I travel around and play hard in the mountains solely for the experience of living the fullest life I possibly can. The photos I take are a byproduct of those experiences and sometimes I’m fortunate enough to sell some of them. Having a different camera with more technology may give me sharper images and the ability to print larger formats, but I highly doubt having another camera would’ve changed a single thing about the experiences themselves. Chasing the experience puts me there, not having a better camera.

I’m a firm believer that a better photograph is simply a function of the quality of glass you put in front of the camera and the creativity of the person standing behind it, not necessarily the technology inside that little box. Ansel Adams did pretty well for himself with a fraction of the technology we have today, right?

Yeah, I’ll probably add the new camera to my fleet, but I know in my heart it won’t change the way I see life.

Climb high, ski fast, live simply.

Challenging Myself to Get Better

Transitioning back to ski mode after a long climb.

Later this year I’ll be returning to the Himalaya, this time to join a handful of professional photographers where we’ll spend three weeks photographing the cultural treasures and mind blowing landscapes of northwestern Nepal.  Having been to this region before, it’s hard to overstate my excitement to be returning to such a physically demanding and sensorially overwhelming part of the world.

I consider myself a semiprofessional/avid hobbyist photographer where I sometimes sell my work to individuals or publications, but my primary income isn’t from photography. More than that though, I truly love the art of photography and I’m constantly striving to learn and expand my skills. I know traveling with a group of professional photographers from all over the world will be a treasure trove of information, and I honestly can’t wait to immerse myself in it, but it also brings a certain level of pressure, real or perceived.

Much of our trip will be trekking at altitudes well above 4,400 metres (about 14,000 feet) with a couple of days over 5,500 metres (18,000 feet) and I think it’s safe to say the physical demands of this trip will be a given. Partner that with frenetic markets, language challenges and every other challenge that comes with international travel and the idea of trying to be “creative” all of a sudden becomes a little more daunting.

There is no way to eliminate all the physical and cultural challenges, but what I can control is my proficiency with the tools of the trade. I’m pretty comfortable with my camera and it’s controls, but in the time I have leading up to my trip, I’ve dedicated myself to reviewing the basics, gaining efficiency with functions I don’t use as often and digging into some of the things I’ve never used but always thought would be helpful. When I step off the plane in Kathmandu I want my camera to be something I know so well that whenever creative photo opportunities arise, I’ll need to spend a minimal amount of time faffing around trying to figure out how to make it do what my creative mind wants.
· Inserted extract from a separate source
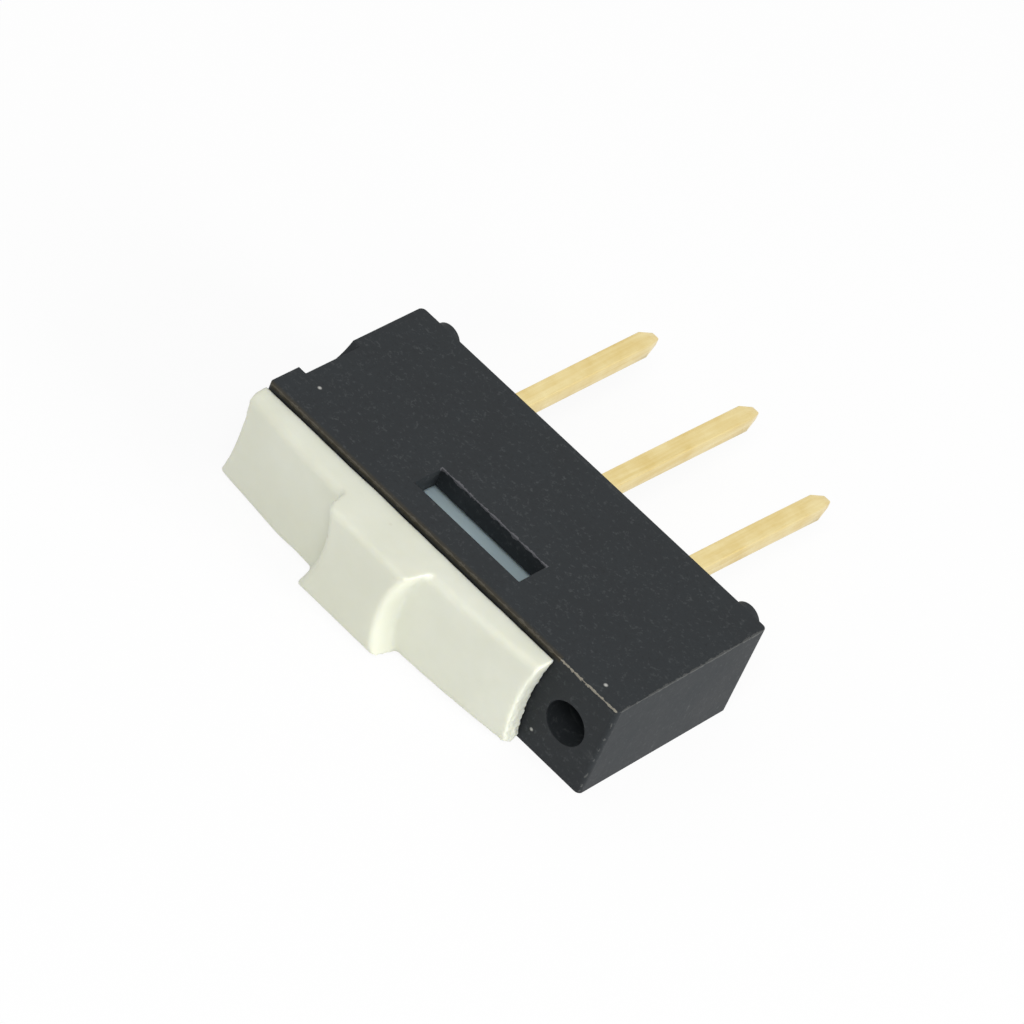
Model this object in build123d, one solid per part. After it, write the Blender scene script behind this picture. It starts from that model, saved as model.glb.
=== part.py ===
from build123d import *
import math
import os

# Miniature slide switch, one pole and two throws, lying on its side.
# +X is the way the slider travels, -Y is the actuator side, +Y is the
# circuit-board side with the pins, and +Z is up through the thickness.
# The origin is the middle of the side face that it lies on. The shapes are
# drawn with y = 0 at the actuator face and moved to the origin at the end.
# All sizes are millimetres.

# ---- housing ----
body_length = 10.0        # X
body_depth = 4.55         # Y, actuator face to board face
body_thick = 2.4          # Z
side_wall = 0.48          # the two broad side walls
body_corner_round = 0.12  # the four long corners along Z

window_length = 3.0       # X, opening in each broad side
window_depth = 0.82       # Y
window_from_front = 0.75  # actuator face to the near edge of the window

end_hole_from_end = 0.92  # centre of each round end hole to the end face
end_hole_dia = 0.98
end_hole_deep = 2.6       # blind

foot_dia = 0.7
foot_high = 0.3
foot_from_end = 0.65      # foot centre to the end face
foot_from_side = 0.47     # foot centre to the side face
foot_root = 0.3           # foot carried on into the housing

scoop_radius = 0.92       # round thumb recess in the left end face
scoop_deep = 0.2
scoop_y = 1.67            # scoop centre to the actuator face
scoop_above = 0.46        # scoop centre beyond the upper side face

# ---- base that closes the board side and carries the terminals ----
base_thick = 1.0          # Y
base_clear = 0.02         # base to its seat, each way
base_inset = 0.06         # base face behind the housing's board face
seat_from_foot = 0.05     # end of the base's seat to the foot
base_chamfer = 0.12       # lead-in on the inner edges

# ---- terminals ----
pitch = 2.54              # between terminals
pin_width = 0.42          # X
pin_thick = 0.42          # Z
pin_reach = 5.25          # outer pins beyond the board face
pin_reach_mid = 5.75      # middle pin beyond the board face
pin_rise = 0.1            # pins above the middle of the thickness
pin_taper_long = 0.4      # tapered tip
pin_tip_width = 0.2
head_space = 1.44         # X, between neighbouring contact heads
head_side_clear = 0.12    # heads to the side walls, on the tighter side
head_high = 0.28          # Y
head_round = 0.1
head_clear = 0.05         # outer heads to the ends of their room

# ---- slider ----
travel = 1.7              # slider movement from one position to the other
slide_gap = 0.04          # plate to the actuator face
plate_drop = 0.11         # plate below the upper side face
plate_end_high = 0.45     # Y, at the ends of the plate
plate_crown = 0.26        # extra height in the middle of the plate
plate_edge_round = 0.18
plate_lift = 0.03         # plate above the face that the switch lies on
end_dish = 0.12           # hollow across each end face of the plate
knob_root = 2.58          # X
knob_top = 2.24           # X
knob_high = 0.5           # Y, beyond the crown
knob_dish = 0.24          # hollow across each flank of the knob
knob_edge_round = 0.14
carrier_length = 4.4      # X, part of the slider inside the housing
carrier_clear = 0.06      # carrier to the side walls, each way
carrier_end_clear = 0.08  # carrier to the ends of its room at each limit
carrier_deep = 2.1        # Y, from the actuator face
skirt_thick = 0.3         # Z, the two skirts beside the contact
skirt_clear = 0.03        # skirt to the contact, each way
snap_proud = 0.14         # ridge that hooks under the window's edge
snap_high = 0.22          # Y
snap_clear = 0.05         # ridge to the window edges

# ---- sliding contact ----
strip_thick = 0.16        # metal thickness, measured along Y
strip_length = 3.5        # X
strip_flat = 1.3          # X, flat middle that the carrier bears on
vee_high = 0.3            # Y, from the flat to the tip of each bend
contact_gap = 0.02        # bend tip to the terminal heads

# ---- derived places ----
mid_z = body_thick / 2
pin_z = mid_z + pin_rise
head_width = pitch - head_space
head_thick = body_thick - 2 * side_wall - 2 * pin_rise - 2 * head_side_clear
half_len = body_length / 2
wall_z0 = side_wall
wall_z1 = body_thick - side_wall
room_carrier = (carrier_length + travel) / 2 + carrier_end_clear
room_heads = pitch + head_width / 2 + head_clear
room_half = max(room_carrier, room_heads)
seat_half = half_len - foot_from_end - foot_dia / 2 - seat_from_foot
base_y1 = body_depth - base_inset
base_y0 = base_y1 - base_thick
head_y0 = base_y0 - head_high
plate_x0 = -half_len
plate_x1 = plate_x0 + body_length - travel
slider_x = (plate_x0 + plate_x1) / 2
plate_thick = body_thick - plate_lift - plate_drop
slider_z = plate_lift + plate_thick / 2
carrier_thick = wall_z1 - wall_z0 - 2 * carrier_clear
carrier_z0 = slider_z - carrier_thick / 2
carrier_z1 = slider_z + carrier_thick / 2
strip_width = carrier_thick - 2 * skirt_thick - 2 * skirt_clear
vee_tip_y = head_y0 - contact_gap
strip_y1 = vee_tip_y - vee_high
strip_y0 = strip_y1 - strip_thick
vee_x = pitch / 2


def box(x0, x1, y0, y1, z0, z1):
    """Plain box between two corners."""
    b = Box(x1 - x0, y1 - y0, z1 - z0)
    return Pos((x0 + x1) / 2, (y0 + y1) / 2, (z0 + z1) / 2) * b


def rod_y(radius, x, z, y0, y1):
    """Round bar along Y."""
    c = Cylinder(radius, y1 - y0)
    return Pos(x, (y0 + y1) / 2, z) * Rot(90, 0, 0) * c


def make_housing():
    h = box(-half_len, half_len, 0, body_depth, 0, body_thick)
    h = fillet(h.edges().filter_by(Axis.Z), body_corner_round)
    # room for the carrier and the contact, open at the actuator face
    h -= box(-room_half, room_half, -1, base_y0 + 0.01, wall_z0, wall_z1)
    # seat for the base, open at the board side
    h -= box(-seat_half, seat_half, base_y0, body_depth + 1, wall_z0, wall_z1)
    # window through both broad sides
    win = window_length / 2
    wy = window_from_front
    h -= box(-win, win, wy, wy + window_depth, -1, body_thick + 1)
    # round end holes from the actuator face
    for side in (-1, 1):
        x = side * (half_len - end_hole_from_end)
        h -= rod_y(end_hole_dia / 2, x, mid_z, -1, end_hole_deep)
    # thumb recess in the left end face, open at the upper side
    disc = Cylinder(scoop_radius, 2 * scoop_deep)
    h -= Pos(-half_len, scoop_y, body_thick + scoop_above) * Rot(0, 90, 0) * disc
    # stand-off feet on the board side
    for side in (-1, 1):
        for z in (foot_from_side, body_thick - foot_from_side):
            x = side * (half_len - foot_from_end)
            h += rod_y(foot_dia / 2, x, z, body_depth - foot_root, body_depth + foot_high)
    return h


def make_base():
    half = seat_half - base_clear
    z0 = wall_z0 + base_clear
    z1 = wall_z1 - base_clear
    b = box(-half, half, base_y0, base_y1, z0, z1)
    ends = b.edges().filter_by(Axis.Z).group_by(Axis.Y)[0]
    b = chamfer(ends, base_chamfer)
    hx = pin_width / 2
    hz = pin_thick / 2
    for x in (-pitch, 0, pitch):
        b -= box(x - hx, x + hx, base_y0 - 1, base_y1 + 1, pin_z - hz, pin_z + hz)
    return b


def make_terminal(x, reach):
    hx = pin_width / 2
    hz = pin_thick / 2
    tip = body_depth + reach
    neck = tip - pin_taper_long
    t = box(x - hx, x + hx, base_y0, neck, pin_z - hz, pin_z + hz)
    wide = Pos(x, neck, pin_z) * Rot(-90, 0, 0) * Rectangle(pin_width, pin_thick)
    small = Pos(x, tip, pin_z) * Rot(-90, 0, 0) * Rectangle(pin_tip_width, pin_tip_width)
    t += loft([wide, small])
    wx = head_width / 2
    wz = head_thick / 2
    head = box(x - wx, x + wx, head_y0, base_y0, pin_z - wz, pin_z + wz)
    head = fillet(head.edges().filter_by(Axis.Z).group_by(Axis.Y)[0], head_round)
    return t + head


def dish_radius(depth):
    """Radius of a hollow of this depth across the slider's thickness."""
    return (plate_thick ** 2 / 4 + depth ** 2) / (2 * depth)


def plate_outline():
    """Outline of the plate seen along Z, with a crowned outer edge."""
    y_in = -slide_gap
    y_end = y_in - plate_end_high
    y_mid = y_end - plate_crown
    inner = Line((plate_x0, y_in), (plate_x1, y_in))
    right = Line((plate_x1, y_in), (plate_x1, y_end))
    outer = ThreePointArc((plate_x1, y_end), (slider_x, y_mid), (plate_x0, y_end))
    left = Line((plate_x0, y_end), (plate_x0, y_in))
    return make_face(Curve() + [inner, right, outer, left])


def make_plate():
    p = Pos(0, 0, plate_lift) * extrude(plate_outline(), plate_thick)
    outer = p.edges().filter_by(GeomType.CIRCLE)
    p = fillet(outer, plate_edge_round)
    dish_r = dish_radius(end_dish)
    for side, x in ((-1, plate_x0), (1, plate_x1)):
        c = Cylinder(dish_r, 6)
        p -= Pos(x + side * (dish_r - end_dish), 0, slider_z) * Rot(90, 0, 0) * c
    return p


def make_knob():
    y_root = -slide_gap - plate_end_high
    y_top = y_root - plate_crown - knob_high
    a = knob_root / 2
    b = knob_top / 2
    pts = [(slider_x - a, y_root), (slider_x + a, y_root), (slider_x + b, y_top), (slider_x - b, y_top)]
    k = Pos(0, 0, plate_lift) * extrude(make_face(Polyline(*pts, pts[0])), plate_thick)
    # hollow flanks: round cutters that lean with the taper
    lean = math.degrees(math.atan2(a - b, y_root - y_top))
    cut_r = dish_radius(knob_dish)
    y_mid = (y_root + y_top) / 2
    for side in (-1, 1):
        c = Cylinder(cut_r, 6)
        out = (a + b) / 2 + (cut_r - knob_dish) / math.cos(math.radians(lean))
        k -= Pos(slider_x + side * out, y_mid, slider_z) * Rot(0, 0, -side * lean) * Rot(90, 0, 0) * c
    return fillet(k.edges().group_by(Axis.Y)[0], knob_edge_round)


def make_carrier():
    x0 = slider_x - carrier_length / 2
    x1 = slider_x + carrier_length / 2
    c = box(x0, x1, -slide_gap - 0.2, carrier_deep, carrier_z0, carrier_z1)
    # skirts on both sides, and a pad between them for the contact
    c += box(x0, x1, carrier_deep - 0.1, strip_y1, carrier_z0, carrier_z0 + skirt_thick)
    c += box(x0, x1, carrier_deep - 0.1, strip_y1, carrier_z1 - skirt_thick, carrier_z1)
    pad = strip_flat / 2
    c += box(slider_x - pad, slider_x + pad, carrier_deep - 0.1, strip_y0, carrier_z0, carrier_z1)
    # snap ridges that keep the slider in, one in each window
    half = (window_length - travel) / 2 - snap_clear
    y0 = window_from_front + snap_clear
    z0 = carrier_z0 - snap_proud
    z1 = carrier_z1 + snap_proud
    c += box(slider_x - half, slider_x + half, y0, y0 + snap_high, z0, z1)
    return c


def make_contact():
    """Bent strip with two bends that slide on the terminal heads."""
    end = strip_length / 2
    flat = strip_flat / 2
    line = [(-end, 0), (-vee_x, vee_high), (-flat, 0), (flat, 0), (vee_x, vee_high), (end, 0)]
    inner = [(slider_x + x, strip_y0 + y) for x, y in line]
    outer = [(slider_x + x, strip_y1 + y) for x, y in reversed(line)]
    outline = make_face(Polyline(*inner, *outer, inner[0]))
    return Pos(0, 0, slider_z - strip_width / 2) * extrude(outline, strip_width)


def main():
    os.makedirs("parts", exist_ok=True)
    nodes = {
        "housing": make_housing(),
        "base": make_base(),
        "terminal_left": make_terminal(-pitch, pin_reach),
        "terminal_common": make_terminal(0, pin_reach_mid),
        "terminal_right": make_terminal(pitch, pin_reach),
        "slider": make_plate() + make_knob() + make_carrier(),
        "contact_bridge": make_contact(),
    }
    for name, shape in nodes.items():
        placed = Pos(0, -body_depth / 2, 0) * shape
        export_step(placed, "parts/" + name + ".step")


main()
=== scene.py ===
import math

import bmesh
import bpy
from mathutils import Matrix, Vector, noise


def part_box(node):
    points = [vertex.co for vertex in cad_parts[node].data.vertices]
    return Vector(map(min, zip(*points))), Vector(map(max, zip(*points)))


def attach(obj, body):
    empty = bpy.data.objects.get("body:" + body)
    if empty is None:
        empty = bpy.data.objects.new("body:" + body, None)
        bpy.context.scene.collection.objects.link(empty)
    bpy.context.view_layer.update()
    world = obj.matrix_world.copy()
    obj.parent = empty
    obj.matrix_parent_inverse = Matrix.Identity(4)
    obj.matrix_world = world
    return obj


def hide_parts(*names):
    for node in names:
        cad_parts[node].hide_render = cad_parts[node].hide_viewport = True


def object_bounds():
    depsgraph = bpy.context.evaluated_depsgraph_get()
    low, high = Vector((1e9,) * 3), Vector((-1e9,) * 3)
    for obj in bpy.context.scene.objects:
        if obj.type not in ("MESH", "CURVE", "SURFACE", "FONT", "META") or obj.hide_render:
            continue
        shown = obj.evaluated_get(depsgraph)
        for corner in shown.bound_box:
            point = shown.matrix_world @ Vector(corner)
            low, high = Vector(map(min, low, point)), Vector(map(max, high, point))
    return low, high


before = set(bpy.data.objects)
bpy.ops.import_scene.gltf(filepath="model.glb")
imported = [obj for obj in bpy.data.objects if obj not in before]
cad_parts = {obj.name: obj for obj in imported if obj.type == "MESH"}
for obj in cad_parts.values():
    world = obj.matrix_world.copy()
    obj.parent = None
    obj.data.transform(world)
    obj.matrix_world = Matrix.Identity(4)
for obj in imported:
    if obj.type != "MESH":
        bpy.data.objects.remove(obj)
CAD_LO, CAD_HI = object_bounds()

MM = 0.001
scene = bpy.context.scene
H_LO, H_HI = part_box("housing")
S_LO, S_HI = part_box("slider")


# ---------------------------------------------------------------- materials
def new_material(name):
    mat = bpy.data.materials.new(name)
    mat.use_nodes = True
    tree = mat.node_tree
    bsdf = tree.nodes["Principled BSDF"]
    return mat, tree, bsdf


def link(tree, a, b):
    tree.links.new(a, b)


def coords(tree):
    n = tree.nodes.new("ShaderNodeTexCoord")
    return n.outputs["Object"]


def noise_node(tree, co, scale, detail=4.0, rough=0.55):
    n = tree.nodes.new("ShaderNodeTexNoise")
    n.inputs["Scale"].default_value = scale
    n.inputs["Detail"].default_value = detail
    n.inputs["Roughness"].default_value = rough
    link(tree, co, n.inputs["Vector"])
    return n.outputs["Fac"]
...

To help start getting myself used to more stressful shooting situations, I decided to give myself a little “pop quiz” in adversity during a photo assignment. I wanted to stress myself physically while simultaneously putting pressure on myself to cover all the photo basics necessary to make a competent photograph.  In other words, I wanted to see if my procedures for composing and capturing a photo were second nature enough to where I could do it instinctually and not have to think too much.

This was my challenge:

  • I would go to my local ski area well before sunrise and climb up to an observation point high on the continental divide. I wouldn’t be allowed to stop other than to adjust the risers on my bindings for the steeper parts of the climb. The point was to make sure I was physically “stressed” when I arrived.
  • I would “reset” my entire camera to the default settings in order to force myself to think about every single step in making a photograph.
  • I could meter in aperture mode but had to shoot in manual mode.
  • I had to hand hold the shot.
  • I had to shoot using f1.4 and compose to maximize the bokeh effect
  • I could use no flash even though it would be extremely low light (partly why I chose f1.4)
  • I would have a five-minute time limit to compose a photo, get my camera settings done and make the photograph…and only take one shot (complete pass or fail).
  • Finally, I had exactly one hour to complete the whole challenge…car door to car door.

I’m a pretty strong climber on skis, but I’m certainly no hyper speed randonee racer, therefore I knew I had to push the pace a little going up, but I also knew going too fast would redline my heart rate given I was already starting at about 3,350 metres (11,100 feet) to begin with!

In short, I was able to climb to Ptarmigan Roost in about forty minutes. It took me a few more minutes to get situated, get a sip of water, strip the skins off my skis and make sure nothing would blow away since it was super windy. After that, I started the clock on my five minute “photo” allowance.

I found a composition I liked fairly quickly, but because I was physically stressed and cold, I really had to stop and think through each part of my camera settings a little more carefully, which took time. Once I had the settings where I wanted, I quickly retraced each step since I only had one chance to get a “good” photograph, then I hit the button.

I barely looked at the screen on my camera to see if I got anything worthwhile because remember, I still had to ski back down to meet the one-hour time limit. I quickly (but carefully!) crammed my camera back in my pack, glanced at my watch and saw that I had about 6-7 minutes remaining. I hurriedly clicked into my skis and let it rip. When I hit unlock on my car’s key fob, I still had three minutes remaining.

The photo I took? Well, I was pretty happy given the circumstances.

 

 

Maybe these challenges are silly, but it truly helps put me in situations where I’m not 100% comfortable and forces to me to fall back and reaffirm my knowledge of the basic skills.

Climb high, ski fast, pedal hard, live simply.